Short Takes: April 2017

Become a Citizen Scientist and Help Research Ticks

Hundreds of projects are underway across the U.S. and perhaps thousands worldwide using citizen scientists. They’re volunteers who collect information, usually in cooperation with professional scientists, in fields from computer science to medicine, ecology, outer space and beyond.

“The massive collaborations that can occur through citizen science allow investigations at continental and global scales and across decades — leading to discovery that a single scientist could never achieve on their own,” says Scistarter, a website that tracks 1,600 research projects and is partly supported by the National Science Foundation and Arizona State University.

cat

© Lilyana Vynogradova | Bigstock

If you’d like to participate in citizen science in a simple but significant veterinary project at Cornell, save a tick removed from your cat — read about the growing threat of ticks in this issue — and send it to the Cornell Feline Health Center.

You could contribute to a greater understanding of the viruses, bacteria and parasites that ticks carry and that cause disease in cats and people in the center’s Feline Tick/Lyme Disease Surveillance Program, says parasitologist Dwight D. Bowman, Ph.D., director of the program.

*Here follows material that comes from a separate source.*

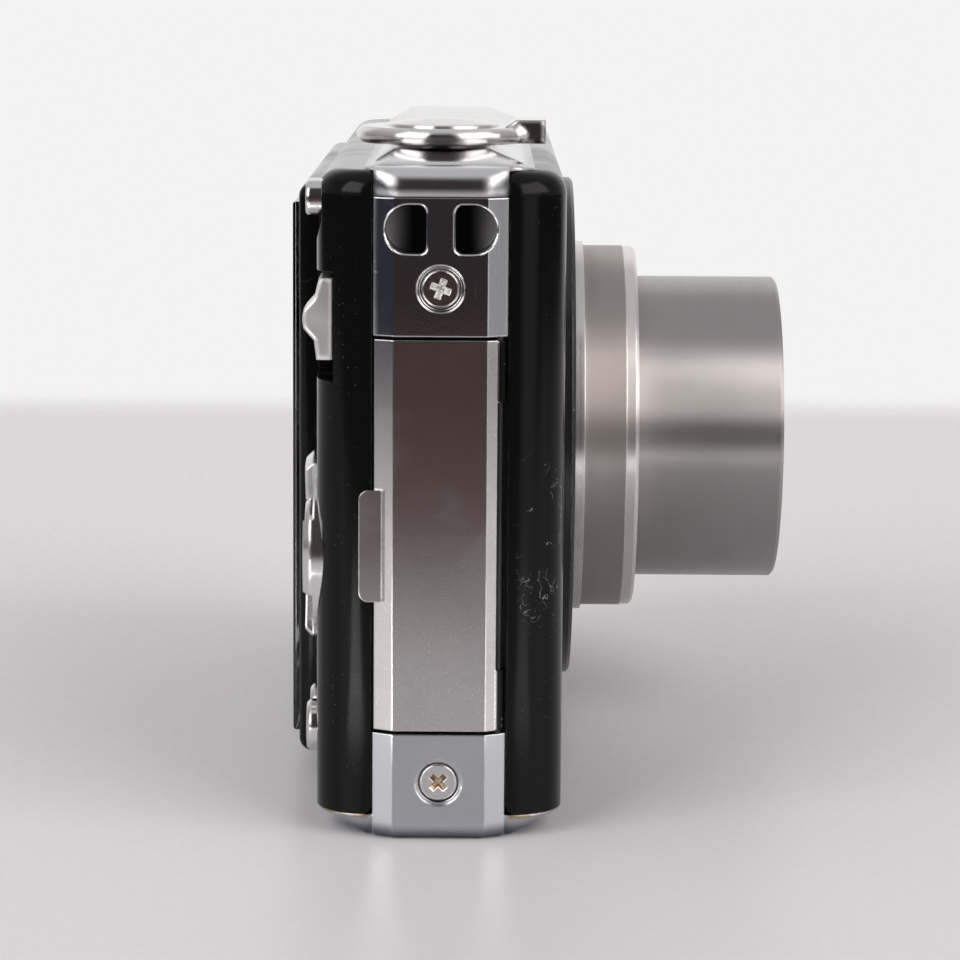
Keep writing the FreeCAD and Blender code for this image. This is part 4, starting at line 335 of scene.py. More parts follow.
off_line = reckon(scratches, "DIVIDE", reckon(scratches, "ABSOLUTE", off_line), given["Width"])
line = step(scratches, off_line, 0.6, 1.0, 1.0, 0.0)
chance = add_node(
    scratches, "ShaderNodeTexWhiteNoise", {"Vector": cells.outputs["Position"]}
).outputs[0]
kept = reckon(scratches, "LESS_THAN", chance, given["Share"])
ends = step(scratches, cells.outputs["Distance"], 0.30, 0.45, 1.0, 0.0)
line = reckon(scratches, "MULTIPLY", reckon(scratches, "MULTIPLY", line, kept), ends)
scratches.links.new(line, result["Mask"])


def use_group(tree, group, **given):
    """Place a node group with a value or a link for each input; returns its outputs."""
    made = tree.nodes.new("ShaderNodeGroup")
    made.node_tree = group
    for name, value in given.items():
        if isinstance(value, bpy.types.NodeSocket):
            tree.links.new(value, made.inputs[name])
        else:
            made.inputs[name].default_value = value
    return made.outputs


def start_finish(name, **plain):
    """New material: returns it with its tree, its shader and the piece's own coordinates."""
    finish = bpy.data.materials.new(name)
    finish.use_nodes = True
    shader = finish.node_tree.nodes["Principled BSDF"]
    for label, value in plain.items():
        shader.inputs[label.replace("_", " ")].default_value = value
    place = add_node(finish.node_tree, "ShaderNodeTexCoord").outputs["Object"]
    return finish, finish.node_tree, shader.inputs, place


def emboss(tree, height, distance, under=None):
    """Bump from a height in 0 to 1, in metres of depth."""
    given = {"Height": height, "Distance": distance}
    if under is not None:
        given["Normal"] = under
    return add_node(tree, "ShaderNodeBump", given).outputs[0]


def dress(finish, *names):
    """Give a finish to nodes of the frame."""
    for name in names:
        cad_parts[name].material_slots[0].material = finish


base_silver, tree, shader, place = start_finish("base_silver", Metallic=1.0)
grain = use_group(tree, satin_grain, Place=place, Scale=9000.0)
wear = use_group(tree, edge_wear, Place=place, Width=0.18 * MM, Patches=900.0)
scratch = use_group(tree, scratches, Place=place, Scale=330.0, Width=FINE_SCRATCH, Share=0.12)
spread = add_node(tree, "ShaderNodeSeparateXYZ", {0: place}).outputs
seam = within(tree, spread["Z"], SEAM_LOW, SEAM_HIGH, 0.15 * MM)
seam = reckon(tree, "MULTIPLY", seam, step(tree, clouds(tree, place, 420.0), 0.42, 0.56))
beside = step(tree, reckon(tree, "ABSOLUTE", spread["Y"]), 5.7 * MM, 6.0 * MM)
seam = reckon(tree, "MULTIPLY", seam, beside)
tone = blend(tree, clouds(tree, place, 90.0), BASE_SILVER, BASE_SHADE)
# From 1.5 mm down to 0.3 mm above the floor the silver is painted dark blue-grey: a painted shade
# for the shadow where the frame meets the floor.
tone = blend(tree, step(tree, spread["Z"], FOOT_LOW, FOOT_HIGH, 1.0, 0.0), tone, FOOT_PAINTED_SHADE)
tone = blend(tree, wear["Mask"], tone, BASE_EDGE)
tone = blend(tree, seam, tone, BASE_WORN)
tone = blend(tree, reckon(tree, "MULTIPLY", scratch["Mask"], 0.6), tone, BASE_SCRATCH)
tree.links.new(tone, shader["Base Color"])
tree.links.new(step(tree, grain["Smudge"], 0.0, 1.0, 0.13, 0.17), shader["Roughness"])
tree.links.new(emboss(tree, grain["Height"], 0.002 * MM, wear["Normal"]), shader["Normal"])
dress(base_silver, "bottom_frame", "battery_door", "battery_door_latch")

# Tripod bush: turned steel, pressed into the bottom frame. The screw thread in
# its bore is the usual quarter-inch one, twenty turns to the inch.

BUSH_MIDDLE = Vector((36.0, 0, 0)) * MM
THREAD_PITCH = 1.27 * MM
THREAD_DEPTH = 1.2 * MM
BORE_EDGE = (2.62 * MM, 2.70 * MM)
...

Scientists will identify the type of tick using visual and DNA based methods, and will test each tick to determine whether it carries Borrelia bergdorferi, the bacteria that causes Lyme disease.

To submit a tick, remove it from your cat and provide information described on Cornell University’s website under Research Studies. Place it in a sealed, zippered plastic bag and place that bag inside another sealed, zippered plastic bag. Send via overnight carrier or priority mail to:

FHC TICKS
Cornell University
C4-114 VMC
930 Campus Rd.
Ithaca, NY 14853-6401

If the carrier requires a phone number, use (607) 253-3394. For more information, email fhcticks@cornell.edu. General results of the study will be sent to participants in the spring as new samples are received.

An Enduring Mystery

Rather than the big breakthrough, the results of scientific studies often can indicate what’s ineffective in treatment. That was the case when Craig Webb, DVM, Ph.D., at Colorado State University led a clinical trial of a diabetes mellitus treatment.

Our previous report noted that his team would evaluate the effects of a nutraceutical antioxidant. “Unfortunately, our study failed to demonstrate any clear benefit to cats,” Dr. Webb says. “The fructosamine level (a serum protein test) in the treated cats did decrease significantly compared to the placebo control group, but this was most likely because the two groups — chosen randomly — were different to begin with. This is sometimes a problem seen in clinical trials where individuals are grouped randomly and there are important differences ‘by chance.'”

Like other experts, Dr. Webb believes that oxidative stress — an imbalance in free radicals that can damage cells — plays a role, and that there may be a place for antioxidant therapy but says, “It is also likely that type 2 diabetic cats are different from type 2 humans and we just need to be smarter when it comes to figuring out this very complex process in this even more mysterious species!”